* _What is expected_
Your task is to reproduce the material exactly.

* _Provided material_
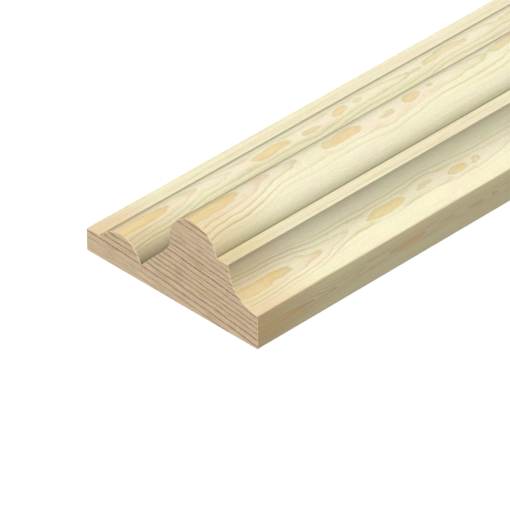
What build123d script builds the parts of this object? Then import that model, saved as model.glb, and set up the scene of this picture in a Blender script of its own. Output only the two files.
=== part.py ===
from build123d import *
import math
import os

# A dado rail: one straight length of softwood moulding, lying on its flat back.
# Millimetres. X runs along the rail, Y across its width toward the thin edge, Z up from the back.

# The piece as a whole
rail_length = 2400.0
rail_width = 60.0
rail_depth = 27.0

# The thin edge, with a narrow flat beside it
thin_edge_height = 6.7
thin_flat_width = 5.4

# The small bead, which rises from that flat and falls into a sharp groove
small_bead_radius = 7.4
small_bead_rise = 4.0
groove_depth = 5.8

# The slope from the groove turns up through a hollow into a short upright side below the large bead
hollow_radius = 7.0
upright_height = 0.4

# The large bead, the highest line of the rail
large_bead_radius = 8.2
large_bead_rise = 6.8

# The flat beyond the large bead, and the cove cut out of the thick edge
lip_width = 4.0
cove_radius = 10.1

# Long outer corners, eased so that they are not sharp in the hand
eased_corner_radius = 0.4


def half_chord(radius, rise):
    """Half the width of a bead where it stands the given rise out of a flat."""
    return math.sqrt(radius**2 - (radius - rise) ** 2)


# Lines across the width, from the thin edge to the thick one
thin_side = rail_width / 2
small_bead_start = thin_side - thin_flat_width
small_bead_centre = small_bead_start - half_chord(small_bead_radius, small_bead_rise)
groove_line = small_bead_centre - half_chord(small_bead_radius, groove_depth)
thick_side = -rail_width / 2
cove_line = thick_side + cove_radius
large_bead_end = cove_line + lip_width
large_bead_centre = large_bead_end + half_chord(large_bead_radius, large_bead_rise)
bead_side_line = large_bead_centre + large_bead_radius

# Heights above the back
small_bead_top = thin_edge_height + small_bead_rise
groove_height = small_bead_top - groove_depth
upright_top = rail_depth - large_bead_radius
upright_foot = upright_top - upright_height
lip_height = rail_depth - large_bead_rise
thick_edge_height = lip_height - cove_radius

# The straight slope starts at the groove's bottom and meets the hollow's arc where the two are in line
groove_bottom = Vector(groove_line, groove_height)
to_hollow_centre = Vector(bead_side_line + hollow_radius, upright_foot) - groove_bottom
slope_length = math.sqrt(to_hollow_centre.length**2 - hollow_radius**2)
slope_turn = math.degrees(math.asin(hollow_radius / to_hollow_centre.length))
slope_top = groove_bottom + to_hollow_centre.rotate(Axis.Z, slope_turn).normalized() * slope_length

with BuildPart() as dado_rail:
    with BuildSketch(Plane.YZ) as section:
        with BuildLine():
            # Lip flat, cove, thick edge, back, thin edge and thin flat
            Line((large_bead_end, lip_height), (cove_line, lip_height))
            RadiusArc((cove_line, lip_height), (thick_side, thick_edge_height), cove_radius)
            Polyline(
                (thick_side, thick_edge_height),
                (thick_side, 0),
                (thin_side, 0),
                (thin_side, thin_edge_height),
                (small_bead_start, thin_edge_height),
            )
            # Small bead, down into the groove
            ThreePointArc(
                (small_bead_start, thin_edge_height),
                (small_bead_centre, small_bead_top),
                groove_bottom,
            )
            # Slope, hollow and the upright below the large bead
            slope = Line(groove_bottom, slope_top)
            TangentArc(slope @ 1, (bead_side_line, upright_foot), tangent=slope % 1)
            Line((bead_side_line, upright_foot), (bead_side_line, upright_top))
            # Large bead, over its top and down to the lip
            ThreePointArc(
                (bead_side_line, upright_top),
                (large_bead_centre, rail_depth),
                (large_bead_end, lip_height),
            )
        make_face()
        # The four corners of the two long edges
        thick_corners = section.vertices().group_by(Axis.X)[0]
        thin_corners = section.vertices().group_by(Axis.X)[-1]
        fillet(thick_corners + thin_corners, radius=eased_corner_radius)
    extrude(amount=rail_length / 2, both=True)

dado_rail.part.label = "dado_rail"

os.makedirs("parts", exist_ok=True)
export_step(dado_rail.part, "parts/dado_rail.step")
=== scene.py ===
import math
from types import SimpleNamespace
from typing import NamedTuple

import bmesh
import bpy
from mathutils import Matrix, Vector


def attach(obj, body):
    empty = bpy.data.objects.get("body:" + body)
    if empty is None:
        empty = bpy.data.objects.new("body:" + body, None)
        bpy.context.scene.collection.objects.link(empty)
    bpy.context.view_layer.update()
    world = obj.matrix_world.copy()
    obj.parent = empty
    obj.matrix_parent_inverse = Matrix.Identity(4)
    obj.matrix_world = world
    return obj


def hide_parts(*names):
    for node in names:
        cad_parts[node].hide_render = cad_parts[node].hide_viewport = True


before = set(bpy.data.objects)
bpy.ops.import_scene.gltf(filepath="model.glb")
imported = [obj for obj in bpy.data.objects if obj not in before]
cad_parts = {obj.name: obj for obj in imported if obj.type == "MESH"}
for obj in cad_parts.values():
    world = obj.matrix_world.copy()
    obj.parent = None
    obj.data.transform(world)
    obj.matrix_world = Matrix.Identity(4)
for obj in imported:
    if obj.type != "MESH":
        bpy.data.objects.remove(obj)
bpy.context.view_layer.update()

MM = 0.001

# The section's sizes in millimetres, the same as in the CAD part
LENGTH, WIDTH, DEPTH = 2400.0, 60.0, 27.0
THIN_EDGE, THIN_FLAT = 6.7, 5.4
SMALL_R, SMALL_RISE, GROOVE = 7.4, 4.0, 5.8
HOLLOW_R, UPRIGHT = 7.0, 0.4
LARGE_R, LARGE_RISE = 8.2, 6.8
LIP, COVE_R = 4.0, 10.1
EASED = 0.4
# The saw's edge at each end is only just softened
END_EASED = 0.18

# How finely the mesh is cut: degrees for each step of an arc, and spans along a straight line
HOLLOW_STEP, BEAD_STEP, CORNER_STEP = 3.0, 2.0, 15.0
LIP_SPANS, FLAT_SPANS, SLOPE_SPANS, LENGTH_SPANS = 20, 25, 12, 12
# Edges that turn by more degrees than this stay sharp
SHARP_ANGLE = 28
# An offset corner moves no further than one over this, times the offset
MITRE_LIMIT = 0.6

# Painted shade across each face: the share of the face's width, then the shade that the wood's colour is multiplied
# by.
# The foot of a hollow, the top of the cove, the corner by the small bead and the far side of each bead are painted
# darker where less light reaches them, and values above 1 paint the tops of the beads a little lighter.
PLAIN = [(0, 1.0), (1, 1.0)]
LIP_SHADES = [(0, 0.5), (0.05, 0.92), (0.2, 0.95), (1, 0.95)]
COVE_SHADES = [
    (0, 0.66), (0.1, 0.76), (0.3, 0.79), (0.35, 0.82), (0.47, 0.91), (0.68, 1.0), (0.85, 0.97), (1, 0.97),
]
THICK_EDGE_SHADES = [(0, 0.9), (0.5, 0.92), (1, 0.97)]
THIN_FLAT_SHADES = [(0, 0.97), (0.8, 0.97), (0.84, 0.6), (1, 0.5)]
SMALL_BEAD_SHADES = [
    (0, 0.55), (0.1, 0.5), (0.16, 0.44), (0.21, 0.55), (0.245, 0.83), (0.28, 0.94), (0.34, 1.0), (0.4, 1.01),
    (0.5, 0.98), (0.55, 0.92), (0.6, 0.85), (0.65, 0.81), (0.7, 0.8), (0.75, 0.755), (0.79, 0.68), (0.84, 0.58),
    (0.88, 0.51), (0.91, 0.47), (0.95, 0.4), (0.985, 0.37), (1, 0.15),
]
RISE_SHADES = [(0, 0.3), (0.1, 0.7), (0.3, 0.95), (1, 1.0)]
LARGE_BEAD_SHADES = [
    (0, 0.75), (0.2, 0.6), (0.28, 0.42), (0.33, 0.54), (0.36, 0.78), (0.39, 0.91), (0.42, 0.97), (0.45, 1.0),
    (0.5, 1.01), (0.6, 1.01), (0.75, 1.02), (0.86, 1.0), (0.93, 0.82), (0.98, 0.62), (1, 0.3),
]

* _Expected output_
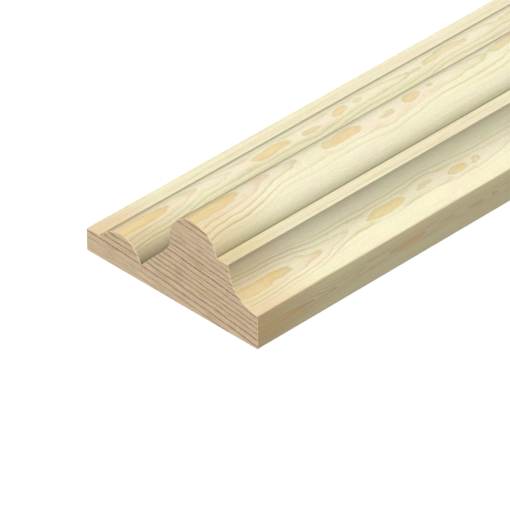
What build123d script builds the parts of this object? Then import that model, saved as model.glb, and set up the scene of this picture in a Blender script of its own. Output only the two files.
=== part.py ===
from build123d import *
import math
import os

# A dado rail: one straight length of softwood moulding, lying on its flat back.
# Millimetres. X runs along the rail, Y across its width toward the thin edge, Z up from the back.

# The piece as a whole
rail_length = 2400.0
rail_width = 60.0
rail_depth = 27.0

# The thin edge, with a narrow flat beside it
thin_edge_height = 6.7
thin_flat_width = 5.4

# The small bead, which rises from that flat and falls into a sharp groove
small_bead_radius = 7.4
small_bead_rise = 4.0
groove_depth = 5.8

# The slope from the groove turns up through a hollow into a short upright side below the large bead
hollow_radius = 7.0
upright_height = 0.4

# The large bead, the highest line of the rail
large_bead_radius = 8.2
large_bead_rise = 6.8

# The flat beyond the large bead, and the cove cut out of the thick edge
lip_width = 4.0
cove_radius = 10.1

# Long outer corners, eased so that they are not sharp in the hand
eased_corner_radius = 0.4


def half_chord(radius, rise):
    """Half the width of a bead where it stands the given rise out of a flat."""
    return math.sqrt(radius**2 - (radius - rise) ** 2)


# Lines across the width, from the thin edge to the thick one
thin_side = rail_width / 2
small_bead_start = thin_side - thin_flat_width
small_bead_centre = small_bead_start - half_chord(small_bead_radius, small_bead_rise)
groove_line = small_bead_centre - half_chord(small_bead_radius, groove_depth)
thick_side = -rail_width / 2
cove_line = thick_side + cove_radius
large_bead_end = cove_line + lip_width
large_bead_centre = large_bead_end + half_chord(large_bead_radius, large_bead_rise)
bead_side_line = large_bead_centre + large_bead_radius

# Heights above the back
small_bead_top = thin_edge_height + small_bead_rise
groove_height = small_bead_top - groove_depth
upright_top = rail_depth - large_bead_radius
upright_foot = upright_top - upright_height
lip_height = rail_depth - large_bead_rise
thick_edge_height = lip_height - cove_radius

# The straight slope starts at the groove's bottom and meets the hollow's arc where the two are in line
groove_bottom = Vector(groove_line, groove_height)
to_hollow_centre = Vector(bead_side_line + hollow_radius, upright_foot) - groove_bottom
slope_length = math.sqrt(to_hollow_centre.length**2 - hollow_radius**2)
slope_turn = math.degrees(math.asin(hollow_radius / to_hollow_centre.length))
slope_top = groove_bottom + to_hollow_centre.rotate(Axis.Z, slope_turn).normalized() * slope_length

with BuildPart() as dado_rail:
    with BuildSketch(Plane.YZ) as section:
        with BuildLine():
            # Lip flat, cove, thick edge, back, thin edge and thin flat
            Line((large_bead_end, lip_height), (cove_line, lip_height))
            RadiusArc((cove_line, lip_height), (thick_side, thick_edge_height), cove_radius)
            Polyline(
                (thick_side, thick_edge_height),
                (thick_side, 0),
                (thin_side, 0),
                (thin_side, thin_edge_height),
                (small_bead_start, thin_edge_height),
            )
            # Small bead, down into the groove
            ThreePointArc(
                (small_bead_start, thin_edge_height),
                (small_bead_centre, small_bead_top),
                groove_bottom,
            )
            # Slope, hollow and the upright below the large bead
            slope = Line(groove_bottom, slope_top)
            TangentArc(slope @ 1, (bead_side_line, upright_foot), tangent=slope % 1)
            Line((bead_side_line, upright_foot), (bead_side_line, upright_top))
            # Large bead, over its top and down to the lip
            ThreePointArc(
                (bead_side_line, upright_top),
                (large_bead_centre, rail_depth),
                (large_bead_end, lip_height),
            )
        make_face()
        # The four corners of the two long edges
        thick_corners = section.vertices().group_by(Axis.X)[0]
        thin_corners = section.vertices().group_by(Axis.X)[-1]
        fillet(thick_corners + thin_corners, radius=eased_corner_radius)
    extrude(amount=rail_length / 2, both=True)

dado_rail.part.label = "dado_rail"

os.makedirs("parts", exist_ok=True)
export_step(dado_rail.part, "parts/dado_rail.step")
=== scene.py ===
import math
from types import SimpleNamespace
from typing import NamedTuple

import bmesh
import bpy
from mathutils import Matrix, Vector


def attach(obj, body):
    empty = bpy.data.objects.get("body:" + body)
    if empty is None:
        empty = bpy.data.objects.new("body:" + body, None)
        bpy.context.scene.collection.objects.link(empty)
    bpy.context.view_layer.update()
    world = obj.matrix_world.copy()
    obj.parent = empty
    obj.matrix_parent_inverse = Matrix.Identity(4)
    obj.matrix_world = world
    return obj


def hide_parts(*names):
    for node in names:
        cad_parts[node].hide_render = cad_parts[node].hide_viewport = True


before = set(bpy.data.objects)
bpy.ops.import_scene.gltf(filepath="model.glb")
imported = [obj for obj in bpy.data.objects if obj not in before]
cad_parts = {obj.name: obj for obj in imported if obj.type == "MESH"}
for obj in cad_parts.values():
    world = obj.matrix_world.copy()
    obj.parent = None
    obj.data.transform(world)
    obj.matrix_world = Matrix.Identity(4)
for obj in imported:
    if obj.type != "MESH":
        bpy.data.objects.remove(obj)
bpy.context.view_layer.update()

MM = 0.001

# The section's sizes in millimetres, the same as in the CAD part
LENGTH, WIDTH, DEPTH = 2400.0, 60.0, 27.0
THIN_EDGE, THIN_FLAT = 6.7, 5.4
SMALL_R, SMALL_RISE, GROOVE = 7.4, 4.0, 5.8
HOLLOW_R, UPRIGHT = 7.0, 0.4
LARGE_R, LARGE_RISE = 8.2, 6.8
LIP, COVE_R = 4.0, 10.1
EASED = 0.4
# The saw's edge at each end is only just softened
END_EASED = 0.18

# How finely the mesh is cut: degrees for each step of an arc, and spans along a straight line
HOLLOW_STEP, BEAD_STEP, CORNER_STEP = 3.0, 2.0, 15.0
LIP_SPANS, FLAT_SPANS, SLOPE_SPANS, LENGTH_SPANS = 20, 25, 12, 12
# Edges that turn by more degrees than this stay sharp
SHARP_ANGLE = 28
# An offset corner moves no further than one over this, times the offset
MITRE_LIMIT = 0.6

# Painted shade across each face: the share of the face's width, then the shade that the wood's colour is multiplied
# by.
# The foot of a hollow, the top of the cove, the corner by the small bead and the far side of each bead are painted
# darker where less light reaches them, and values above 1 paint the tops of the beads a little lighter.
PLAIN = [(0, 1.0), (1, 1.0)]
LIP_SHADES = [(0, 0.5), (0.05, 0.92), (0.2, 0.95), (1, 0.95)]
COVE_SHADES = [
    (0, 0.66), (0.1, 0.76), (0.3, 0.79), (0.35, 0.82), (0.47, 0.91), (0.68, 1.0), (0.85, 0.97), (1, 0.97),
]
THICK_EDGE_SHADES = [(0, 0.9), (0.5, 0.92), (1, 0.97)]
THIN_FLAT_SHADES = [(0, 0.97), (0.8, 0.97), (0.84, 0.6), (1, 0.5)]
SMALL_BEAD_SHADES = [
    (0, 0.55), (0.1, 0.5), (0.16, 0.44), (0.21, 0.55), (0.245, 0.83), (0.28, 0.94), (0.34, 1.0), (0.4, 1.01),
    (0.5, 0.98), (0.55, 0.92), (0.6, 0.85), (0.65, 0.81), (0.7, 0.8), (0.75, 0.755), (0.79, 0.68), (0.84, 0.58),
    (0.88, 0.51), (0.91, 0.47), (0.95, 0.4), (0.985, 0.37), (1, 0.15),
]
RISE_SHADES = [(0, 0.3), (0.1, 0.7), (0.3, 0.95), (1, 1.0)]
LARGE_BEAD_SHADES = [
    (0, 0.75), (0.2, 0.6), (0.28, 0.42), (0.33, 0.54), (0.36, 0.78), (0.39, 0.91), (0.42, 0.97), (0.45, 1.0),
    (0.5, 1.01), (0.6, 1.01), (0.75, 1.02), (0.86, 1.0), (0.93, 0.82), (0.98, 0.62), (1, 0.3),
]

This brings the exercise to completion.